Search for a Topological Phase Transition in BiTeClxBr1-x: A Photoemission Spectroscopy

Abstract

Topological insulators represent a new phase of matter and an emerging field for condensed matter research. Topological materials can host surface states which have been proposed as sources for Majorana fermions and for applications to quantum computing or quantum information theory[1][2]. This thesis primarily seeks to analyze a proposed topological phase transition in the bismuth tellurohalide (BT) family between BiTeCl and BiTeBr. A topological phase transition was sought through the examination of samples of BiTeClxBr1-x via photoemission spectroscopy (PES). The bismuth tellurohalide (BT) BiTeCl has been controversially labeled a strong inversion asymmetric topological insulator (SIATI) candidate[3] while BiTeBr is a centrosymmetric trivial insulator[4][5]. The transition from BiTeCl to BiTeBr thus could consist of both a topological and a crystal symmetry transition.

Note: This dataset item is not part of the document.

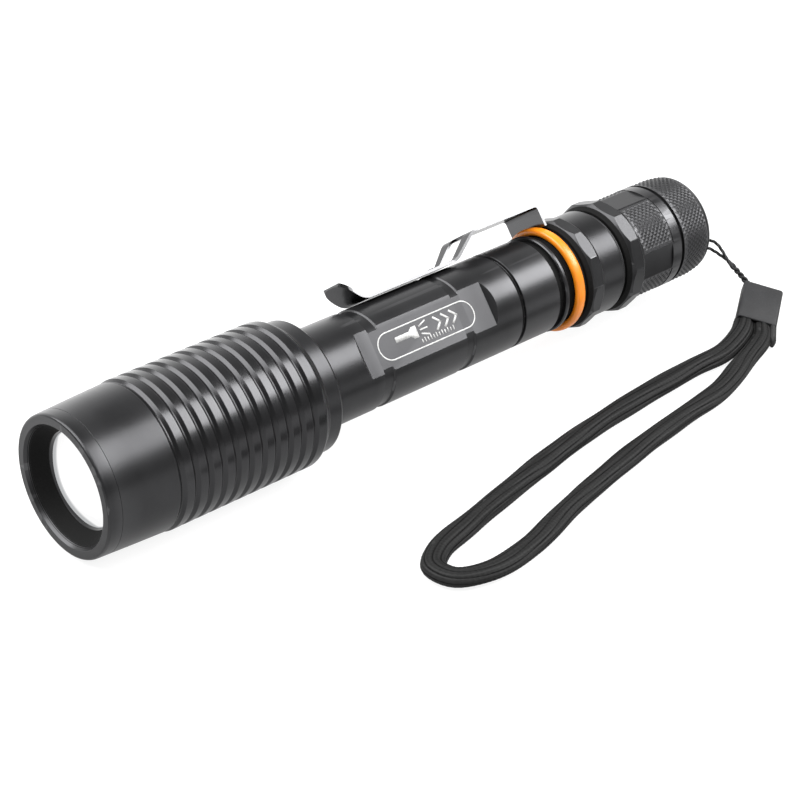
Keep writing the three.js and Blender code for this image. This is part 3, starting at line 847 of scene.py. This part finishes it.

Such a symmetry-breaking topological phase transition can occur with a preserved bulk valence-conduction band gap or as a gapless Weyl semimetal[6][7]. Evidence of such a phase transition was analyzed through data fitting of the bulk bands and surface states of BiTeClxBr1-x. A topological phase transition in BiTeClxBr1-x was not found in this study. As expected, BiTeBr displayed the band structure of a trivial insulator while BiTeCl displayed surface Dirac cones. However, there were no systematic changes in the bulk or surface fitting parameters of BiTeClxBr1-x with x. Such findings suggest that the surface states of BiTeCl are derived only from the surface-adjacent layers of the crystal and that BiTeCl and BiTeBr combine non-adiabatically. The surface states appeared to be largely unaffected by bulk concentrations of Cl and Br, and the presence of Cl-termination regardless of Cl-concentration suggests that microdomains of BiTeCl and BiTeBr formed in the crystal. Sections of BiTeCl may then be found in PES scans of the most intensely reactive sections of the exposed crystal. This thesis thus provides a counterargument to the interpretation of BiTeCl as a SIATI and demonstrates techniques for seeking a topological phase transition.